そしてなんと四方さんがモスクワでスポーツテクノを作っていたラジオノフとチハミロフにインタビューもしています。インタビューの中で、実はメロディヤや音楽芸術委員会という、本来監視の立場にいる組織が、ミュージシャンの間違いを指摘したりして、音楽の向上に寄与し、ある意味プロデューサー的な役割を担っていた事などを打ち明けてくれたりと、興味深い話が沢山出てきます。



『モスクワ 不思議の都』というソ連崩壊直前に刊行されたガイドブックがあるのですが、そこに載っていた観光スポットを今訪れたらどうなっていたかのレポート・コラムも。


博物館では超巨大なANSシンセサイザーも。


面白エピソードばかりに見えますが、ちゃんとした音楽レビュー記事もあります。髪型やファッションまでそのまんまDepeche Modeのビオコンストルクルというダークウェイブ。音楽的にも格好良いようです。


『エイティーズ』というペレストロイカ時代を舞台にした、アメリカンドラマ風シットコムや、『エレクトロモスクワ』というソ連の電子楽器のドキュメンタリーなど映像関連のコラム。


ソ連はロシア以外の国によっても構成されていました。したがってロシア以外の国々のテクノシーンも紹介しています。右はエストニア出身のKraftwerkをレゲエ・カバーした事で知られるトルナード。なんとフセイン統治下のイラクで公演したこともあるそう。

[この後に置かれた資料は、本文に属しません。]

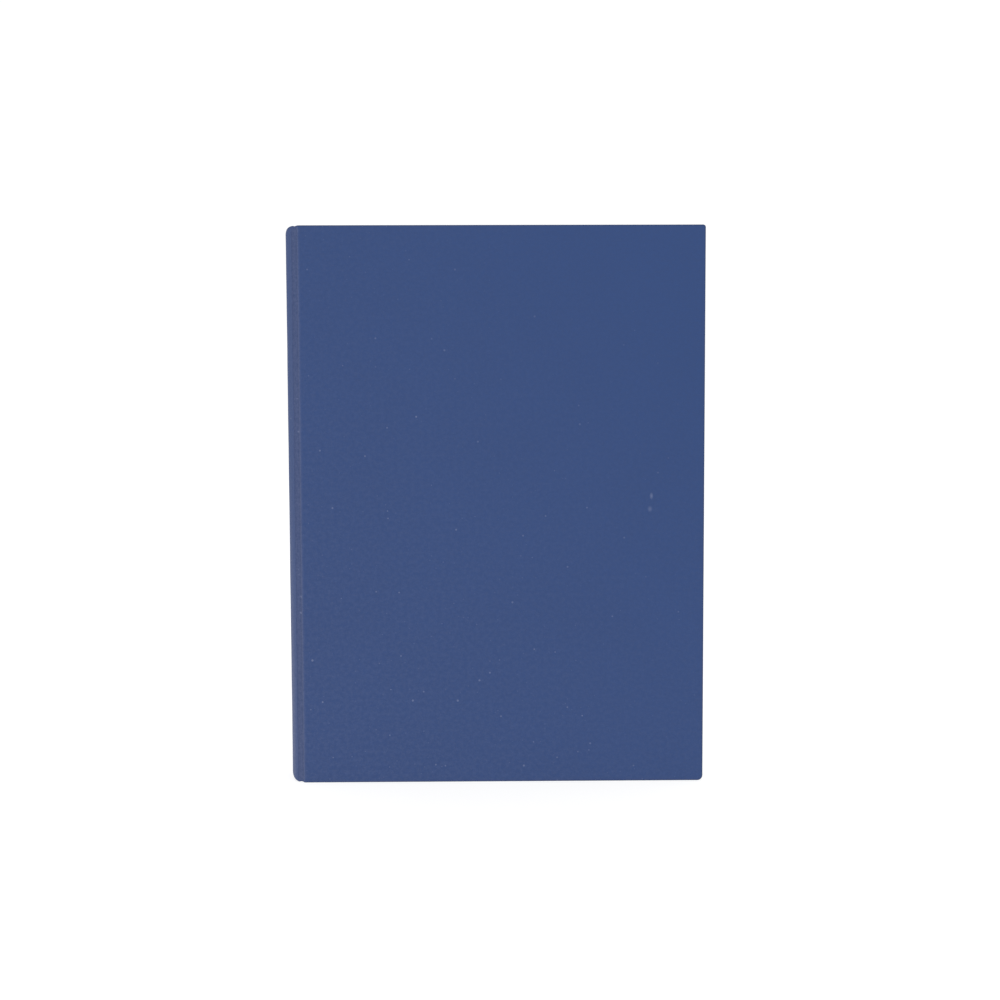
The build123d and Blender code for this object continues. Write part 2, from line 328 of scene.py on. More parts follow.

旧ソ連の音楽は日本では入手しにくいですが、オンラインで検索する方法なども解説。


テクノはKraftwerkやYMOがロシア・アヴァンギャルド風のカバーアートの作品を沢山リリースしていた事もあり、そもそも「共産主義」っぽいイメージと親和的。このコラムでは世界各国のロシア・アヴァンギャルド風のカバージャケットを集めて紹介。日本のアイドルも多数いますね。


ソ連は宇宙開発でアメリカとしのぎを削っていただけに、宇宙のイメージが歴史の進歩の様な未来イメージと直結していました。そんな中でフランスのその名も「スペース」というバンドが、ソ連で公演し人気を博します。その影響もあってスペースディスコが大流行。ロシアではなく、ラトビア出身なのにスペースディスコを体現したゾディアックというバンドは2000万枚を売り上げるほどヒット。




おまけに日本での「共産テクノ」として、インリン・オブ・ジョイトイを紹介。


そんなこんなで大変盛りだくさんな内容の『共産テクノ』。ご覧のとおり、テクノ愛好家、テクノリスナーだけでなく、ソ連やロシア、共産圏に興味がある人にも楽しんでもらえる内容になっています。


早ければ3月10日頃に発売です。なおAmazonなどのネット書店での予約はもうしばらく後の3月に入ってからになると思われます。

ぜひ『共産テクノ』、手に取って見てください。